Using the simple CTAS statement from above (the one copying FactSales to FactSalesTmp) preserves the nullability of all columns. As long as you refer to existing table columns, the nullability is preserved from that columns.

But what about calculations? Let’s try the following CTAS statement:

create table FactSalesTmp
with (distribution = hash(DateKey))
as select *
, Amount*0.8 AS StandardCosts
from FactSales

I simply added another column here using a simple calculation. You can check the resulting table structure by choosing the context menu ‘View Code’ in Data Tools or by running the following query:

select name, is_nullable from sys.columns where object_id=object_id(‚FactSalesTmp‘)

Unbenannt

What you see, is that the calculation (StandardCosts) is understood to be nullable by the PDW. How can we mark this column as not null the CTAS statement?

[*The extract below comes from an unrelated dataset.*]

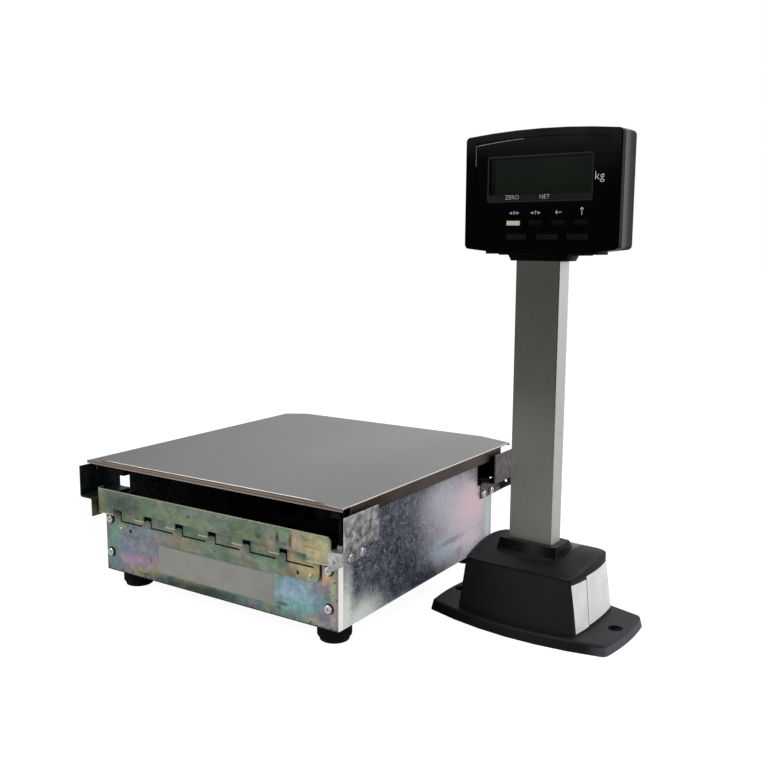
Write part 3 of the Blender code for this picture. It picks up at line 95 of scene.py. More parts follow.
class Finish:
    """Builds one procedural material, on object coordinates, around a Principled shader."""

    def __init__(self, name, colour, roughness, metallic=0.0, specular=0.5):
        self.material = bpy.data.materials.new(name)
        self.material.use_nodes = True
        self.tree = self.material.node_tree
        self.shader = self.tree.nodes["Principled BSDF"]
        self.shader.inputs["Base Color"].default_value = screen(*colour)
        self.shader.inputs["Roughness"].default_value = roughness
        self.shader.inputs["Metallic"].default_value = metallic
        self.shader.inputs["Specular IOR Level"].default_value = specular
        self.place = self.add("ShaderNodeTexCoord").outputs["Object"]

    def add(self, kind, **settings):
        node = self.tree.nodes.new(kind)
        for name, value in settings.items():
            setattr(node, name, value)
        return node

    def feed(self, node, name, value):
        if isinstance(value, bpy.types.NodeSocket):
            self.tree.links.new(value, node.inputs[name])
        else:
            node.inputs[name].default_value = value

    def stretched(self, scale):
        mapping = self.add("ShaderNodeMapping")
        self.feed(mapping, "Vector", self.place)
        self.feed(mapping, "Scale", scale)
        return mapping.outputs["Vector"]

    def noise(self, scale, detail=3.0, rough=0.5, place=None, distortion=0.0):
        node = self.add("ShaderNodeTexNoise")
        self.feed(node, "Vector", place or self.place)
        self.feed(node, "Scale", scale)
        self.feed(node, "Detail", detail)
        self.feed(node, "Roughness", rough)
        self.feed(node, "Distortion", distortion)
        return node.outputs["Fac"]

    def ramp(self, factor, stops):
        """Stops are a position with a screen colour, or with one level of grey from 0 to 1."""
        node = self.add("ShaderNodeValToRGB")
        elements = node.color_ramp.elements
        while len(elements) < len(stops):
            elements.new(0.5)
        for element, (position, colour) in zip(elements, stops):
            element.position = position
            element.color = screen(*colour) if hasattr(colour, "__len__") else (colour, colour, colour, 1.0)
        self.feed(node, "Fac", factor)
        return node.outputs["Color"]

    def mix(self, factor, first, second, blend="MIX"):
        node = self.add("ShaderNodeMixRGB", blend_type=blend)
        self.feed(node, "Fac", factor)
        self.feed(node, "Color1", first)
        self.feed(node, "Color2", second)
        return node.outputs["Color"]

    def calculate(self, operation, first, second=0.5):
        node = self.add("ShaderNodeMath", operation=operation)
        self.feed(node, 0, first)
        self.feed(node, 1, second)
        return node.outputs[0]

    def coordinate(self, axis):
        node = self.add("ShaderNodeSeparateXYZ")
        self.feed(node, "Vector", self.place)
        return node.outputs[axis]

    def along_display(self, direction):
        """How far a point lies along one of the display's own axes, in metres."""
        away = self.add("ShaderNodeVectorMath", operation="SUBTRACT")
        self.feed(away, 0, self.place)
        self.feed(away, 1, DISPLAY_ORIGIN)
        along = self.add("ShaderNodeVectorMath", operation="DOT_PRODUCT")
        self.feed(along, 0, away.outputs[0])
        self.feed(along, 1, direction)
        return along.outputs["Value"]

    def between(self, value, low, high, start=0.0, end=1.0):
        node = self.add("ShaderNodeMapRange", interpolation_type="SMOOTHSTEP")
        self.feed(node, "Value", value)
        self.feed(node, "From Min", low)
        self.feed(node, "From Max", high)
        self.feed(node, "To Min", start)
        self.feed(node, "To Max", end)
        return node.outputs[0]

    def patch(self, base, centre, reach, colour, strength=1.0, ragged=0.0, scale=60.0):
        """Tints an oval patch: centre and reach in millimetres, on the weighing unit's own axes."""
        middle = Vector(centre) * MM + Vector((UNIT_X, 0.0, 0.0))
        shift = self.add("ShaderNodeVectorMath", operation="SUBTRACT")
        self.feed(shift, 0, self.place)
        self.feed(shift, 1, middle)
        shrink = self.add("ShaderNodeVectorMath", operation="DIVIDE")
        self.feed(shrink, 0, shift.outputs[0])
        self.feed(shrink, 1, Vector(reach) * MM)
        length = self.add("ShaderNodeVectorMath", operation="LENGTH")
        self.feed(length, 0, shrink.outputs[0])
        away = length.outputs["Value"]
        if ragged:
            wobble = self.calculate("SUBTRACT", self.noise(scale, 4.0, 0.65), 0.5)
            away = self.calculate("ADD", away, self.calculate("MULTIPLY", wobble, ragged))
        inside = self.between(away, 0.15, 1.25, strength, 0.0)
        return self.mix(inside, base, screen(*colour))

    def colour(self, value):
        self.feed(self.shader, "Base Color", value)

    def roughness(self, value):
        self.feed(self.shader, "Roughness", value)

    def bump(self, height, strength, distance=0.1 * MM):
        node = self.add("ShaderNodeBump")
        self.feed(node, "Height", height)
        self.feed(node, "Strength", strength)
        self.feed(node, "Distance", distance)
        self.feed(self.shader, "Normal", node.outputs["Normal"])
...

Rewriting the CTAS from above using coalesce doesn’t solve the problem:

create table FactSalesTmp
with (distribution = hash(DateKey))
as select *
, coalesce(Amount*0.8,0) AS StandardCosts
from FactSales

 

However, using isnull does the trick:

create table FactSalesTmp
with (distribution = hash(DateKey))
as select *
, isnull(Amount*0.8,0) AS StandardCosts
from FactSales

 

Unbenann1

The reason for this behavior is the different handling of the data type for coalesce and isnull. So, if you want to have an expression being marked as ‘not null’ in a CTAS statement, use the isnull-function.